_What you need to do:_
In the records below, find the line containing "cad_parts[node].hide_render = cad_parts[node].hide_viewport"; copy exactly that line and all lines after it to the end, and nothing else.

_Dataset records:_
□ □ □
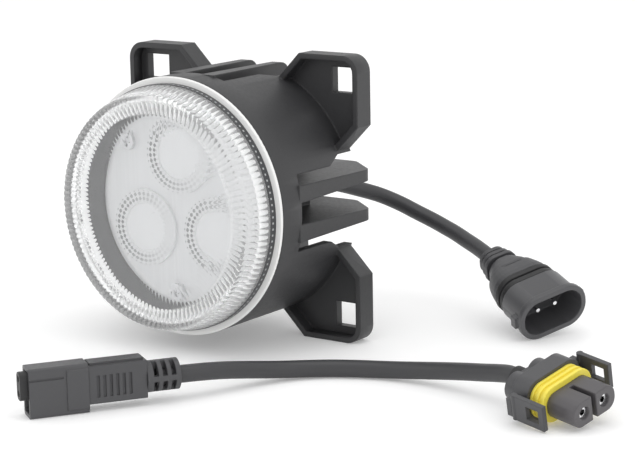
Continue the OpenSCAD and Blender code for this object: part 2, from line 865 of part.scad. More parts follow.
module hood_contacts() {
    color("goldenrod") hood_frame() for (side = [-1, 1])
        translate([0, 0, insert_z + side * contact_z]) difference() {
            cylinder_x(-hood_depth, insert_out - 0.8, 0.95);
            cylinder_x(-8, insert_out, 0.5, $fn = 24);
        }
}

// Finger grip with six upright grooves a side and a raised pad on top
module hood_grip() {
    x0 = -hood_l - grip_l;
    groove_step = 2.1;
    color([0.2, 0.2, 0.21]) hood_frame() difference() {
        union() {
            block([x0, -grip_w / 2, grip_top - grip_h], [-hood_l, grip_w / 2, grip_top - 0.7]);
            block([x0 + 0.8, -grip_w / 2 + 1.4, grip_top - 1], [-hood_l - 0.6, grip_w / 2 - 1.4, grip_top]);
        }
        for (k = [0:5], side = [-1, 1]) translate([x0 + 5 + k * groove_step, side * grip_w / 2, 0])
            block([0, -0.5, grip_top - grip_h + 2], [0.9, 0.5, grip_top - 4]);
        cylinder_x(x0 - 1, x0 + 6, lead_r + slip);
    }
}

// Slotted strain relief: two rows of three slots
module hood_relief() {
    x0 = -hood_l - grip_l - tail_l;
    color([0.18, 0.18, 0.19]) hood_frame() difference() {
        translate([0, 0, tail_rise]) cylinder_x(x0, x0 + tail_l, tail_r);
        cylinder_x(x0 - 1, x0 + tail_l + 1, lead_r + slip);
        for (k = [0:2], side = [-1, 1]) flip_y(side) translate([x0 + 1.6 + 2.9 * k, 1, 0]) {
            translate([0, 0, tail_rise + 0.9]) cube([1.5, tail_r, tail_r]);
            translate([0, 0, tail_rise - 0.9 - tail_r]) cube([1.5, tail_r, tail_r]);
        }
    }
}

// ---------- adapter lead: lamp side ----------

module nose_frame() {
    translate(nose_at) rotate(nose_turn) children();
}

// Block behind the seal, with two wire barrels and a pivot seat for each latch arm
module socket_body() {
    seat_r = pivot_r + fit_gap;
    block_rear_x = pivot_x - 3.4;
    block_front_x = pivot_x + 0.8;
    color([0.22, 0.22, 0.23]) nose_frame() difference() {
        union() {
            oval_x(socket_front_x, nose_seal_x, socket_body_w, socket_body_h, 5);
            for (side = [-1, 1]) {
                translate([0, side * barrel_y, 0])
                    cylinder_x(socket_rear_x, socket_front_x + 1, barrel_r);
                block([block_rear_x, side > 0 ? barrel_y : -pivot_y - 0.3, -3],
                      [block_front_x, side > 0 ? pivot_y + 0.3 : -barrel_y, 3]);
            }
            block([socket_rear_x, -barrel_y, -3.4], [socket_front_x + 1, barrel_y, 3.4]);
            oval_x(nose_seal_x - eps, -nose_l, core_nose_w, core_nose_h, core_nose_h / 2 - 1);
        }
        for (side = [-1, 1]) {
            translate([pivot_x, side * pivot_y, -10]) cylinder(r = seat_r, h = 20);
            block([pivot_x, side > 0 ? pivot_y - seat_r : -pivot_y - 3, -10],
                  [block_front_x + 1, side > 0 ? pivot_y + 3 : -pivot_y + seat_r, 10]);
        }
    }
}

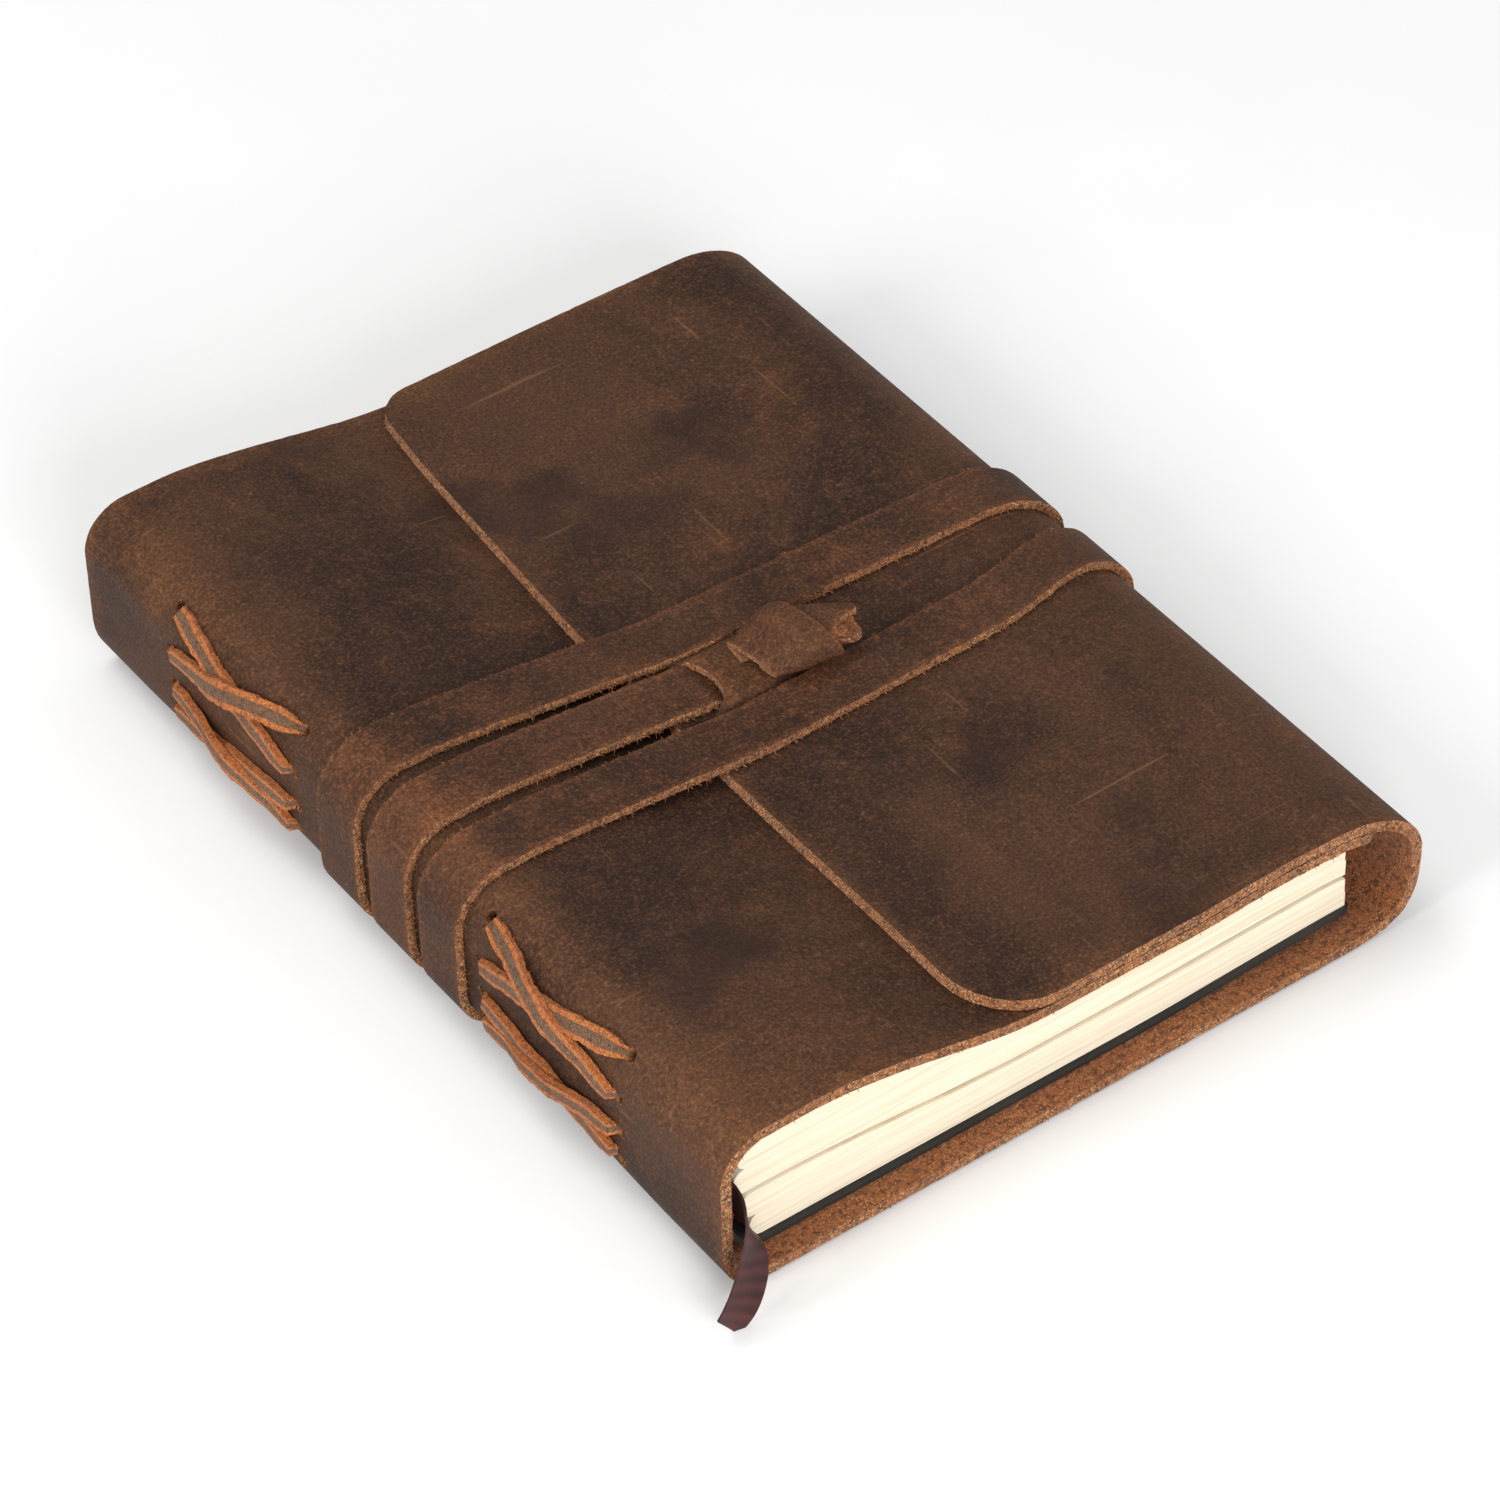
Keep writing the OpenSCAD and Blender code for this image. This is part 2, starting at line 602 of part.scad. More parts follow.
back_and_spine_leather();
front_cover_leather();
flap_leather();
insert_card_cover();
signature_1();
signature_2();
signature_3();
signature_4();
signature_5();
insert_sewing_thread();
head_lace();
tail_lace();
strap_inner_turn();
strap_outer_turn();
strap_end();
strap_cover_run_a();
strap_cover_run_b();
strap_cover_run_c();
strap_flap_run_a();
strap_flap_run_c();
strap_anchor_run();
toggle_knot();
bookmark_ribbon();
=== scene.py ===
# %% [markdown]
# # A leather notebook cover with a wrap-round strap
# The cover is one long hide folded round a sewn book block. Every piece below starts as a
# flat pattern, as it does on the cutting bench, and is then bent round the book.

# %% The frame and the tools
from bisect import bisect_left
from math import atan2, cos, degrees, pi, radians, sin, sqrt
from random import Random

import bpy
import bmesh
from mathutils import Matrix, Vector, noise


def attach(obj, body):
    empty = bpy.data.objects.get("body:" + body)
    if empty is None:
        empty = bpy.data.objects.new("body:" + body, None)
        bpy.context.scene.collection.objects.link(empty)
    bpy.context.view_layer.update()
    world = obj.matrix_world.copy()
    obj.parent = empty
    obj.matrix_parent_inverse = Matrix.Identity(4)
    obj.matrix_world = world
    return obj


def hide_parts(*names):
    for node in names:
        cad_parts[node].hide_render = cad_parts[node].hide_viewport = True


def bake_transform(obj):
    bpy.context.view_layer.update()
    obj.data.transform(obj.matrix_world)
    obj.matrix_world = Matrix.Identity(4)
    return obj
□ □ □
_Final result:_
        cad_parts[node].hide_render = cad_parts[node].hide_viewport = True


def bake_transform(obj):
    bpy.context.view_layer.update()
    obj.data.transform(obj.matrix_world)
    obj.matrix_world = Matrix.Identity(4)
    return obj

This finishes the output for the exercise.